Jill sits at a table reading, next to a window. The walls are yellow. There are bookshelves.
Duncan’s painting of his wife, Jill, reading in their house in Glebe, NSW

There’s something special about the step that children take when their imaginations are engaged and they start reading for pleasure. It must be so wonderful to know that you’ve contributed to that spark in so many lives. Can you please tell us what responsibility the author has in that journey and any personal experiences that you have about helping kids love to read?

I was a very reluctant reader as a kid. I was virtually a non-reader until I was in my teens. But, having been read to when I was very young, I knew that the right books were filled with excitement. If I’d been a good reader as a kid, I think I would have turned into a very different writer. I’ve tried my best to fill my books with high-interest subject matter and as much emotion as I can. I use a lot of humour and kids love humour.

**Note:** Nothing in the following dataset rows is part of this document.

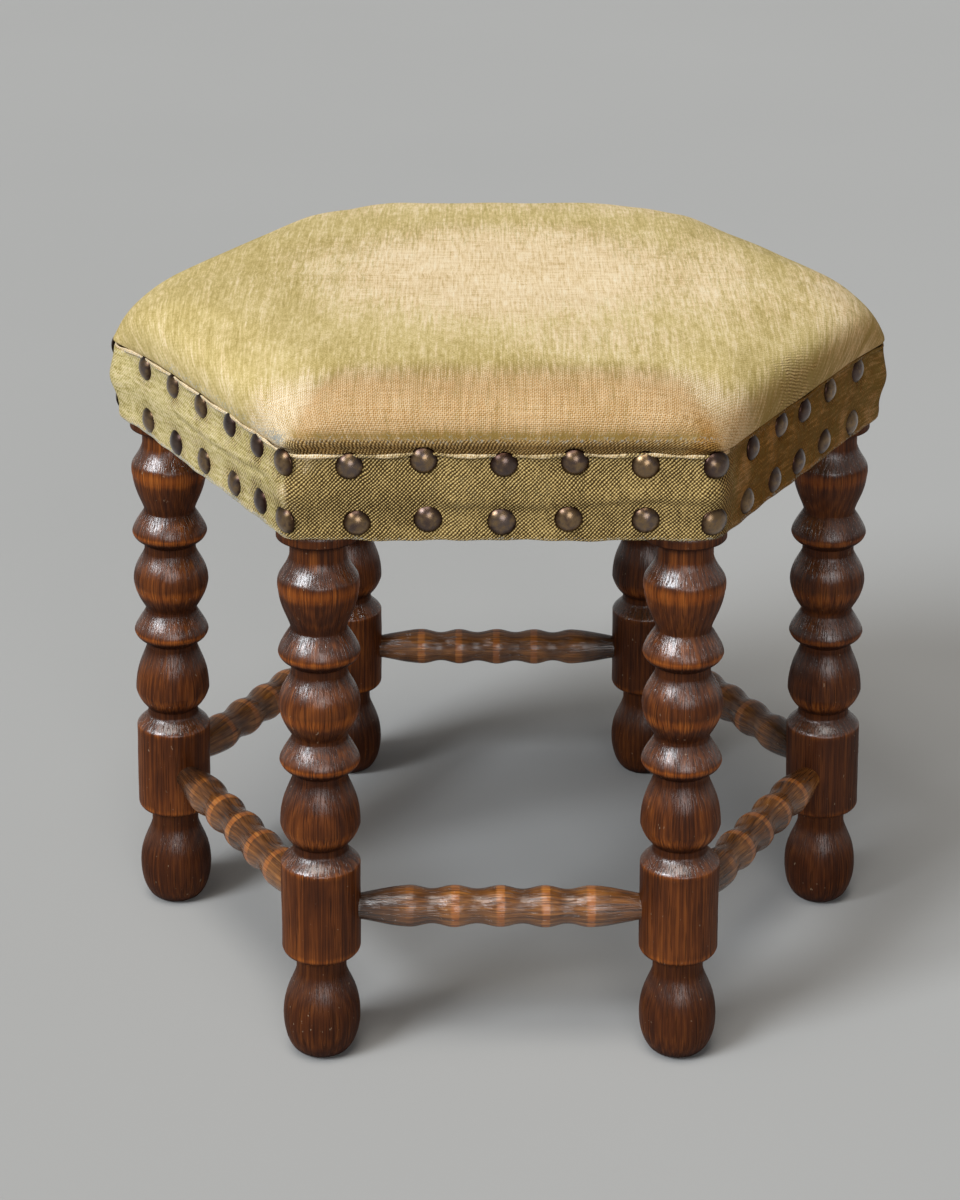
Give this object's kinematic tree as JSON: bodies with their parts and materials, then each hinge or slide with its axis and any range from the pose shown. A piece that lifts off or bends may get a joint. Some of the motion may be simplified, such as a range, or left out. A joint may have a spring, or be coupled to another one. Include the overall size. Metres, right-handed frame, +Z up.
{
  "type": "upholstered footstool",
  "caption": "Hexagonal upholstered footstool on turned legs joined by bobbin-turned stretchers, with a crowned velvet seat and a band nailed round its sides.",
  "frame": {"origin": "on the floor, under the middle of the seat", "axes": "+Z up; the front side of the hexagon faces -Y; +X to the right, through the right-hand corner leg"},
  "size_m": [0.404, 0.3552, 0.366],
  "materials": {
    "leg_wood": "dark stained oak, shellac polish worn through on the ridges",
    "stretcher_wood": "dark stained oak, polish worn lighter on the beads",
    "rail_wood": "bare sawn beech, aged",
    "jute_webbing": "woven jute tape",
    "hessian_cloth": "open plain weave",
    "hair_stuffing": "curled hair and fibre",
    "cotton_wadding": "soft matted cotton",
    "top_velvet": "olive gold cotton velvet, pile worn thin in the middle and along the front edge",
    "band_velvet": "olive gold velvet, worn to its ground weave",
    "nail_bronze": "antique bronzed dome, rubbed on the crown"
  },
  "bodies": {
    "root": {"leg_right": "leg_wood", "leg_back_right": "leg_wood", "leg_back_left": "leg_wood", "leg_left": "leg_wood", "leg_front_left": "leg_wood", "leg_front_right": "leg_wood", "stretcher_back_right": "stretcher_wood", "stretcher_back": "stretcher_wood", "stretcher_back_left": "stretcher_wood", "stretcher_front_left": "stretcher_wood", "stretcher_front": "stretcher_wood", "stretcher_front_right": "stretcher_wood", "seat_rail_back_right": "rail_wood", "seat_rail_back": "rail_wood", "seat_rail_back_left": "rail_wood", "seat_rail_front_left": "rail_wood", "seat_rail_front": "rail_wood", "seat_rail_front_right": "rail_wood", "webbing_across_front": "jute_webbing", "webbing_across_middle": "jute_webbing", "webbing_across_back": "jute_webbing", "webbing_along_right": "jute_webbing", "webbing_along_middle": "jute_webbing", "webbing_along_left": "jute_webbing", "hessian": "hessian_cloth", "stuffing": "hair_stuffing", "wadding": "cotton_wadding", "top_cover": "top_velvet", "side_band": "band_velvet"}
  },
  "joints": []
}
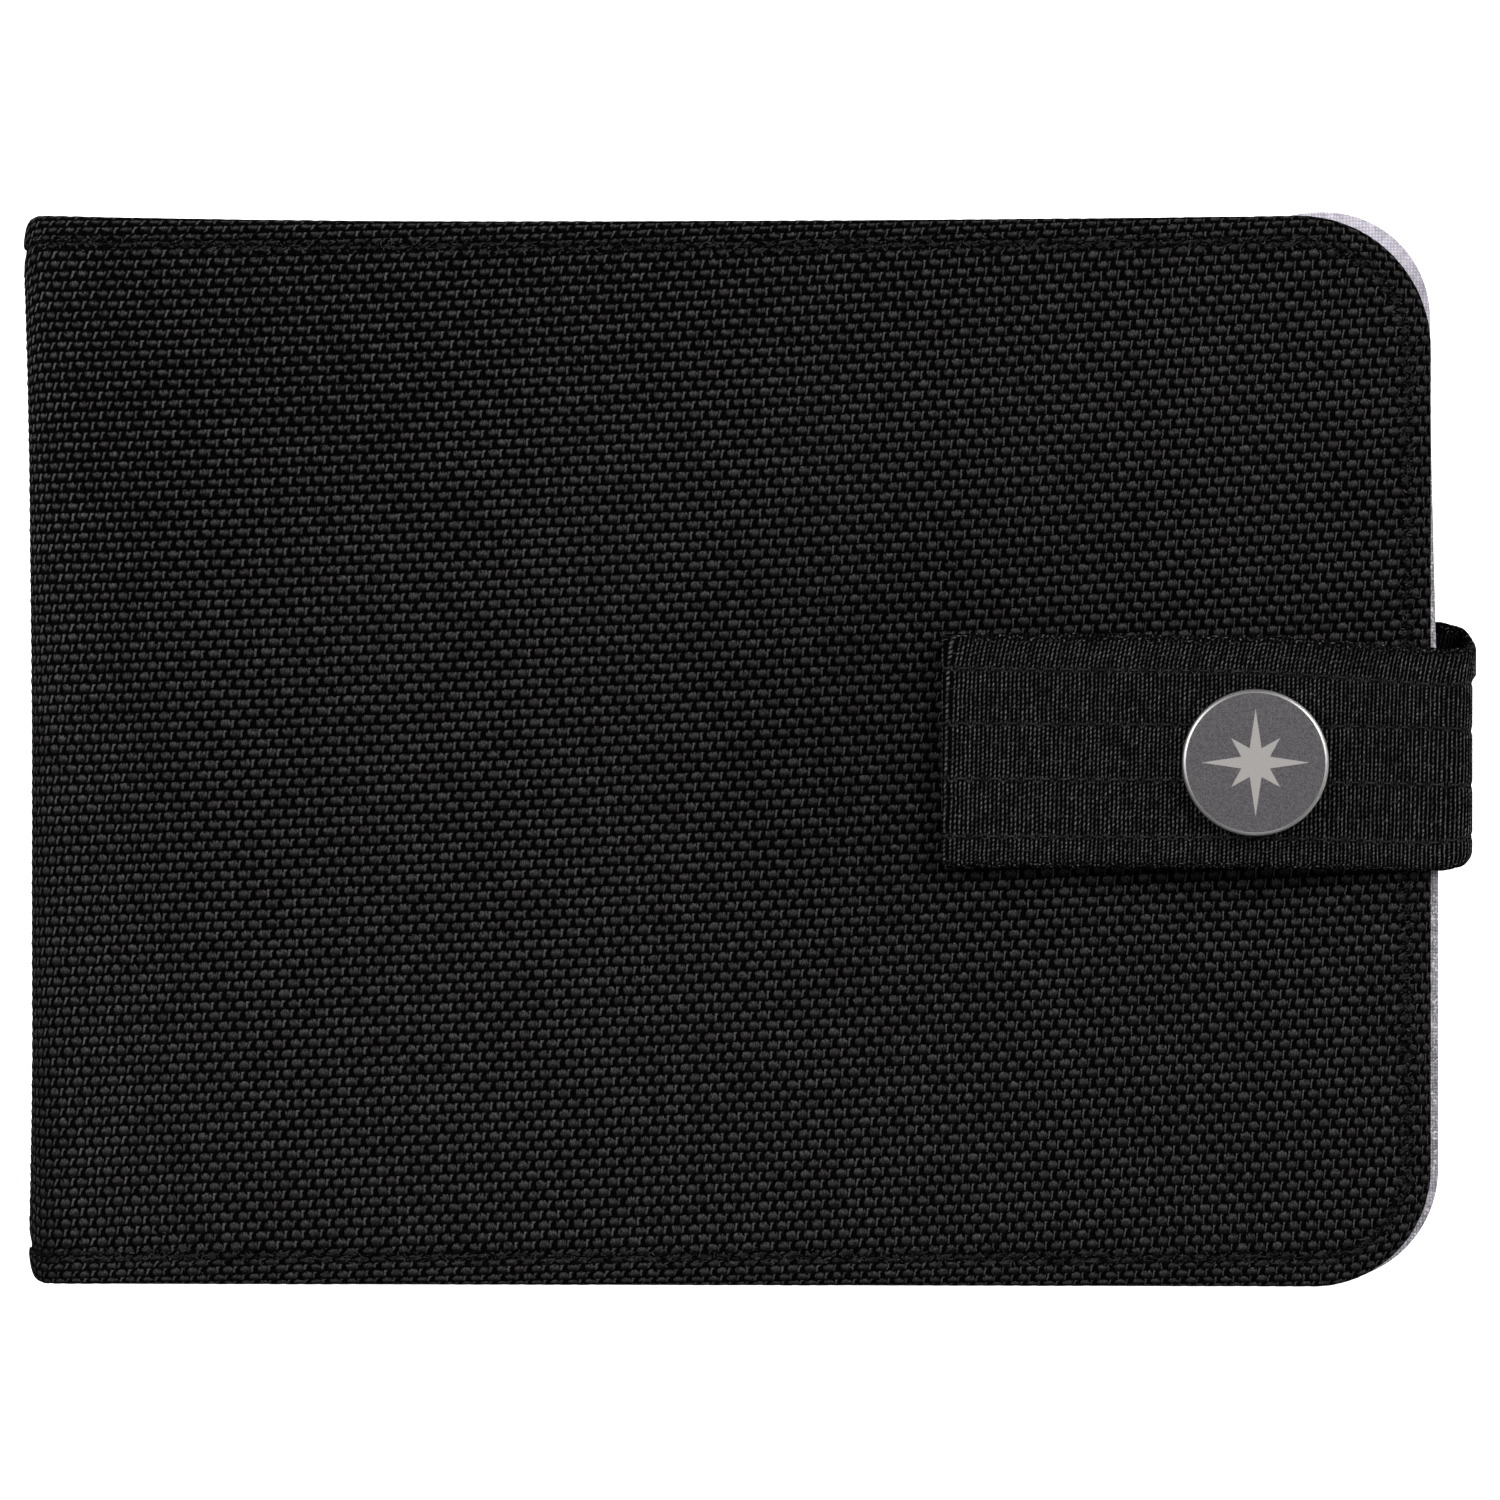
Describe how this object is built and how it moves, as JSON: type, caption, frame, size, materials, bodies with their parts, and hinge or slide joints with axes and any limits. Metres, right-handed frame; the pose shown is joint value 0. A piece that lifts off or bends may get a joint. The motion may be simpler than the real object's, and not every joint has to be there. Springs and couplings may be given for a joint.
{
  "type": "passport holder wallet",
  "caption": "Bifold fabric wallet that holds a passport in a sleeve, with note and card pockets in its cover, closed by a webbing strap and snap.",
  "frame": {"origin": "on the surface the closed wallet lies on, under the middle of its bounding box", "axes": "+X from the spine to the strap, +Y to the wallet's top edge, +Z out of the front cover"},
  "size_m": [0.15, 0.1108, 0.0182],
  "materials": {
    "shell_cloth": "ballistic basket weave, matt",
    "lining_cloth": "fine twill, matt",
    "stiffener_board": "smooth board",
    "binding_tape": "fine ribbed tape",
    "webbing": "ribbed woven webbing",
    "snap_cap_metal": "satin gunmetal",
    "snap_inner_metal": "satin nickel"
  },
  "bodies": {
    "back": {"back_shell": "shell_cloth", "back_stiffener": "stiffener_board", "back_lining": "lining_cloth", "passport_sleeve": "lining_cloth", "passport_sleeve_binding": "binding_tape", "strap_anchor": "webbing"},
    "spine": {"spine_shell": "shell_cloth", "spine_lining": "lining_cloth"},
    "cover": {"cover_shell": "shell_cloth", "cover_stiffener": "stiffener_board", "cover_lining": "lining_cloth", "note_pocket": "lining_cloth", "note_pocket_binding": "binding_tape", "card_pocket_1": "lining_cloth", "card_pocket_1_binding": "binding_tape", "card_pocket_2": "lining_cloth", "card_pocket_2_binding": "binding_tape", "card_pocket_3": "lining_cloth", "card_pocket_3_binding": "binding_tape", "snap_post": "snap_inner_metal", "snap_stud": "snap_inner_metal"},
    "strap_wrap": {"strap_wrap": "webbing"},
    "strap_flap": {"strap_flap": "webbing", "snap_cap": "snap_cap_metal", "snap_socket": "snap_inner_metal"}
  },
  "joints": [
    {"name": "spine_fold", "type": "hinge", "parent": "back", "child": "spine", "pos_m": [-0.07352, 0, 0.00143], "axis": [0, -1, 0], "range_deg": [0, 89]},
    {"name": "cover_fold", "type": "hinge", "parent": "spine", "child": "cover", "pos_m": [-0.07352, 0, 0.01117], "axis": [0, -1, 0], "range_deg": [0, 89]},
    {"name": "strap_lift", "type": "hinge", "parent": "back", "child": "strap_wrap", "pos_m": [0.07384, 0, 0.00201], "axis": [0, 1, 0], "range_deg": [0, 80]},
    {"name": "strap_unbend", "type": "hinge", "parent": "strap_wrap", "child": "strap_flap", "pos_m": [0.07384, 0, 0.01284], "axis": [0, 1, 0], "range_deg": [0, 80]}
  ],
  "couplings": [
    {"joint": "cover_fold", "follows": "spine_fold", "ratio": 1},
    {"joint": "strap_unbend", "follows": "strap_lift", "ratio": 1}
  ]
}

Over the years I’ve been writing for kids I’ve had thousands of fan letters and emails but nothing has been more gratifying than receiving mail from parents or from adults who read my books when they were young saying that, without my stories, they never would have learned to read. Of course, they would have but it’s wonderful to hear that my work has helped.

These days, you’re dabbling in painting – a creative pursuit that you’ve always enjoyed. Can you please tell us about your art and where you’d like to take it?

I’ve always loved paintings. In my teens, I lived in Madrid, later in Paris, and my hometown is Boston, Massachusetts. All of these cities have wonderful art museums and from them came the inspiration to paint. Recently I’ve been painting realistic paintings but, in the past, my work has ranged from abstract to fantasy. It’s a joy to have the time to just play around with it and see where it takes me.